* TO BE DONE:
Repeat every line of the material, character for character.

* SOURCE DATA:
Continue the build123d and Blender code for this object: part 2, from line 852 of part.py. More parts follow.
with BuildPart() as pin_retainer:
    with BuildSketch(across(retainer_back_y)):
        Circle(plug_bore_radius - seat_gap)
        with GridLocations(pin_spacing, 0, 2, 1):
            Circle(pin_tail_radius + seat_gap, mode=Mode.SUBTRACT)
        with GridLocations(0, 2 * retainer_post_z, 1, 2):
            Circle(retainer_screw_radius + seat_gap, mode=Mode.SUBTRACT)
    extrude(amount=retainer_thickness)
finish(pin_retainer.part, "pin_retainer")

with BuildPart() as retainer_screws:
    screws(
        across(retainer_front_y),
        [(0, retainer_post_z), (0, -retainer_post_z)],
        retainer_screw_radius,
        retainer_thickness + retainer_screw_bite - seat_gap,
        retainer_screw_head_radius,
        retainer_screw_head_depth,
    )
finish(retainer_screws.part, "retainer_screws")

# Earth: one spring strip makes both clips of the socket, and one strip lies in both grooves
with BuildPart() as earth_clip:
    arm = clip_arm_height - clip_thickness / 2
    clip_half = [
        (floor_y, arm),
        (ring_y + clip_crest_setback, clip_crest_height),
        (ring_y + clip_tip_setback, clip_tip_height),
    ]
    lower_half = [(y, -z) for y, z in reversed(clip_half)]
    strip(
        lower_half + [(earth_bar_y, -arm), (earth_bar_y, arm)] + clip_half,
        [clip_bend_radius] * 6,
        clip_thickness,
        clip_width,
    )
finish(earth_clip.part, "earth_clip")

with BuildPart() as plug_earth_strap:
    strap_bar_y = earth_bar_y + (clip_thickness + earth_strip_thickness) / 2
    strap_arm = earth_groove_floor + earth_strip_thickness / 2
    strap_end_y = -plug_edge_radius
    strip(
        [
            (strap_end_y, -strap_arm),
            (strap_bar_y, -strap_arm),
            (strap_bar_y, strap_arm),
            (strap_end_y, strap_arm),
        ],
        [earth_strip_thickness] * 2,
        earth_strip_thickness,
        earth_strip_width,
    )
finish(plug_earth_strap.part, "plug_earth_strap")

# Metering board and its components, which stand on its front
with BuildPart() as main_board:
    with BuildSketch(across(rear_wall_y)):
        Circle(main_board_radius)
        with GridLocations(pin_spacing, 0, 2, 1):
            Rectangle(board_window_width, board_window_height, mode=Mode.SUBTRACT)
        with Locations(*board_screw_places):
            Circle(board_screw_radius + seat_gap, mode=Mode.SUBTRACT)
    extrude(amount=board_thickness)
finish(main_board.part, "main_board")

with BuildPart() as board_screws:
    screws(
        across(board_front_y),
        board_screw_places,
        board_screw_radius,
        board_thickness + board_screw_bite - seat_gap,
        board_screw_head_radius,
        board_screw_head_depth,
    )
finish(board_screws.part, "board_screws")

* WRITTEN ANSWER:
Continue the build123d and Blender code for this object: part 2, from line 852 of part.py. More parts follow.
with BuildPart() as pin_retainer:
    with BuildSketch(across(retainer_back_y)):
        Circle(plug_bore_radius - seat_gap)
        with GridLocations(pin_spacing, 0, 2, 1):
            Circle(pin_tail_radius + seat_gap, mode=Mode.SUBTRACT)
        with GridLocations(0, 2 * retainer_post_z, 1, 2):
            Circle(retainer_screw_radius + seat_gap, mode=Mode.SUBTRACT)
    extrude(amount=retainer_thickness)
finish(pin_retainer.part, "pin_retainer")

with BuildPart() as retainer_screws:
    screws(
        across(retainer_front_y),
        [(0, retainer_post_z), (0, -retainer_post_z)],
        retainer_screw_radius,
        retainer_thickness + retainer_screw_bite - seat_gap,
        retainer_screw_head_radius,
        retainer_screw_head_depth,
    )
finish(retainer_screws.part, "retainer_screws")

# Earth: one spring strip makes both clips of the socket, and one strip lies in both grooves
with BuildPart() as earth_clip:
    arm = clip_arm_height - clip_thickness / 2
    clip_half = [
        (floor_y, arm),
        (ring_y + clip_crest_setback, clip_crest_height),
        (ring_y + clip_tip_setback, clip_tip_height),
    ]
    lower_half = [(y, -z) for y, z in reversed(clip_half)]
    strip(
        lower_half + [(earth_bar_y, -arm), (earth_bar_y, arm)] + clip_half,
        [clip_bend_radius] * 6,
        clip_thickness,
        clip_width,
    )
finish(earth_clip.part, "earth_clip")

with BuildPart() as plug_earth_strap:
    strap_bar_y = earth_bar_y + (clip_thickness + earth_strip_thickness) / 2
    strap_arm = earth_groove_floor + earth_strip_thickness / 2
    strap_end_y = -plug_edge_radius
    strip(
        [
            (strap_end_y, -strap_arm),
            (strap_bar_y, -strap_arm),
            (strap_bar_y, strap_arm),
            (strap_end_y, strap_arm),
        ],
        [earth_strip_thickness] * 2,
        earth_strip_thickness,
        earth_strip_width,
    )
finish(plug_earth_strap.part, "plug_earth_strap")

# Metering board and its components, which stand on its front
with BuildPart() as main_board:
    with BuildSketch(across(rear_wall_y)):
        Circle(main_board_radius)
        with GridLocations(pin_spacing, 0, 2, 1):
            Rectangle(board_window_width, board_window_height, mode=Mode.SUBTRACT)
        with Locations(*board_screw_places):
            Circle(board_screw_radius + seat_gap, mode=Mode.SUBTRACT)
    extrude(amount=board_thickness)
finish(main_board.part, "main_board")

with BuildPart() as board_screws:
    screws(
        across(board_front_y),
        board_screw_places,
        board_screw_radius,
        board_thickness + board_screw_bite - seat_gap,
        board_screw_head_radius,
        board_screw_head_depth,
    )
finish(board_screws.part, "board_screws")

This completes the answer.